Monday, April 29, 2013

Work as Rest

For this reason the Jews persecuted Jesus and sought to kill Him, because He had done these things on the Sabbath.  But Jesus answered them,"My Father has been working until now, and I have been working."  John 5:16-17

The Pharisees defined work as activity, even walking was work.  The idea of rest was to stop doing anything, regardless of it's purpose.  Jesus' activity despite it's obvious restorative results met with persecution and plots.  Why was his violation of Sabbath law so dangerous and disturbing to him.  Jesus says he's been working all the time as His father has been working.  The work brings life.
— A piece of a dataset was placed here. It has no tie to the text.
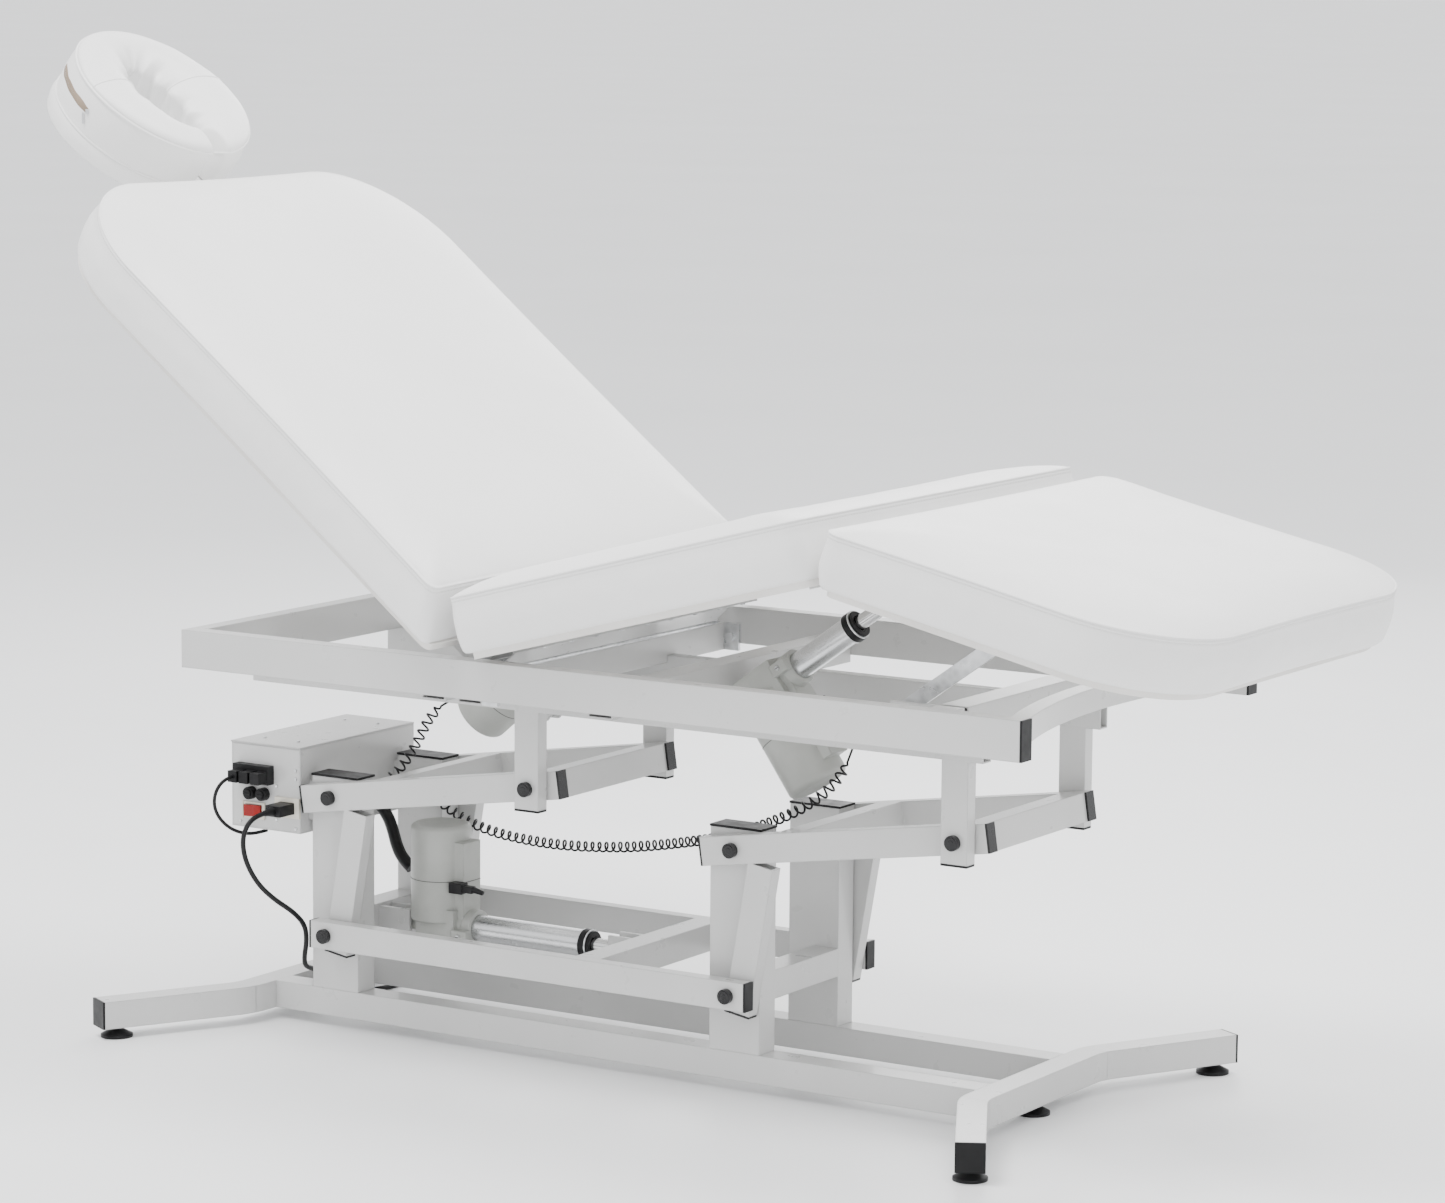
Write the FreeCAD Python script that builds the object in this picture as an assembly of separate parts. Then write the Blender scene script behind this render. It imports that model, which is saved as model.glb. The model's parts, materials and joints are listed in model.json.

Ironically the work brings true rest and peace for those being healed.  It brings freedom from worry and striving. 

Am I ever like the Pharisee?  Do I see rest merely as ceasing activity, of keeping the rules?   Do I kill impulses to bring about restoration?  Do I see rest as striving not to do something I shouldn't?  Or do I see rest as responding to the command "Get up, take your bed and walk"?  Rest is believing your sins are forgiven, and Jesus has given you the power to walk.  The the healing and the rest are the result of faith.  The rest is in the walking.
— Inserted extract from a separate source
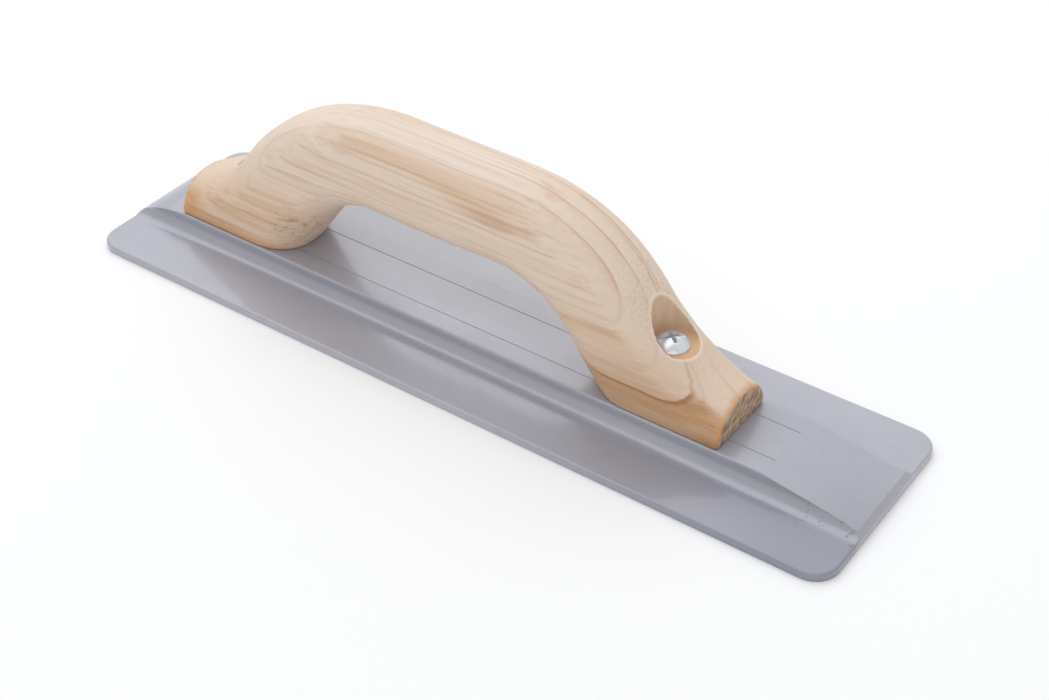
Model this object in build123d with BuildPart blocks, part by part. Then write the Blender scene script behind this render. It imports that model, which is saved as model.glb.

Father, may I always rest in believing you....

Monday, April 15, 2013

Rest-Full Prayer from Richard Foster


"Jesus, when you walked among the Jerusalem crowds and in the Judean hills, you pioneered this way of living. You were always alert and alive. You lived utterly responsive to the will of the Father. Manifold demands were placed upon you, and still you walked in unhurried peace and power.

Help me to walk in your steps. Teach me to see only what you see, to say only what you say, to do only what you do. Help me, Lord, to work resting and to pray resting.

I ask this in your good and strong name. Amen."